Character-Level Transcription
Alongside the bounding box, annotators transcribed the exact text content of each word, including numbers, special characters, punctuation, and alphanumeric combinations. This dual workflow — spatial + transcription — was performed in parallel with consistency rules across both layers.
Multi-Source Coverage
Coverage spanned a highly diverse range of sources: printed documents, handwritten notes, street signage, product labels, license plates, shop fronts, billboards, receipts, invoices, menus, and form fields. Each source type came with its own annotation guidelines tuned to its visual characteristics.
5-Layer Attribute Tagging
Each annotated text region was enriched with attributes covering text orientation (horizontal, vertical, diagonal), language and script type, text clarity (clearly readable, partially legible, fully illegible), font style (printed vs. handwritten), and text background type (plain, patterned, complex). This rich attribute layer enables the trained model to handle diverse real-world text conditions far beyond standard document OCR.
Visibility Threshold & Dual QA
Strict guidelines governed minimum visibility thresholds — illegible text was flagged rather than guessed, maintaining dataset integrity.
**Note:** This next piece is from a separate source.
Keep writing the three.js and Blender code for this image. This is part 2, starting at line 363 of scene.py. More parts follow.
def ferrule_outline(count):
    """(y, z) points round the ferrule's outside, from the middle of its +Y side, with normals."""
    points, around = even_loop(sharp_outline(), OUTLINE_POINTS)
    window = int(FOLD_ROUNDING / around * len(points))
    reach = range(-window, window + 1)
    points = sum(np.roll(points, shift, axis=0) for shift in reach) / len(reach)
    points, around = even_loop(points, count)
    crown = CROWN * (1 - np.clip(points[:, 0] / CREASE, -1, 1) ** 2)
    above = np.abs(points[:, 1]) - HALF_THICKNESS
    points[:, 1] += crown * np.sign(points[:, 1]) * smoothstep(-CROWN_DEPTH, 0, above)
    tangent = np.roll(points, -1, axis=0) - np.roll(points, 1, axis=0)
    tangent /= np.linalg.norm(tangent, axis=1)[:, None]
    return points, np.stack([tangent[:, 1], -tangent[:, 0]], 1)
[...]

Every annotated image passed through a two-level QA process combining bounding box precision review and transcription accuracy validation, with a 99% accuracy threshold across both layers.
Project Scope
| Dataset Type | Annotation Level | Sources | Attributes | QA | Accuracy |
|---|---|---|---|---|---|
| OCR text detection + transcription | Word boxes + character transcription | 10+ source types | 5 attribute layers | Dual spatial + transcription QC | 99% |
Outcomes
- Established a dual word-level spatial + character-level transcription pipeline for OCR AI
- Standardized 10+ text source coverage spanning documents, scene text, and handwriting
- Delivered 5 attribute layers for orientation, language, clarity, font, and background
- Maintained 99% accuracy gate across both spatial and transcription QA layers
- Enabled the client’s document digitization, retail OCR, navigation, banking, and legal AI applications
Overall, Shaip helped transform a multi-source text annotation requirement into a structured, production-ready OCR pipeline — one capable of supporting document digitization, scene text detection, retail intelligence, banking automation, and legal compliance AI with dual spatial-and-transcription precision.
Shaip handled the OCR edge cases that most providers can’t — curved signage text, mixed scripts, faded receipts, handwritten notes. Their dual QA on both bounding boxes and transcriptions gave us training data we could deploy.
– Director, Document AI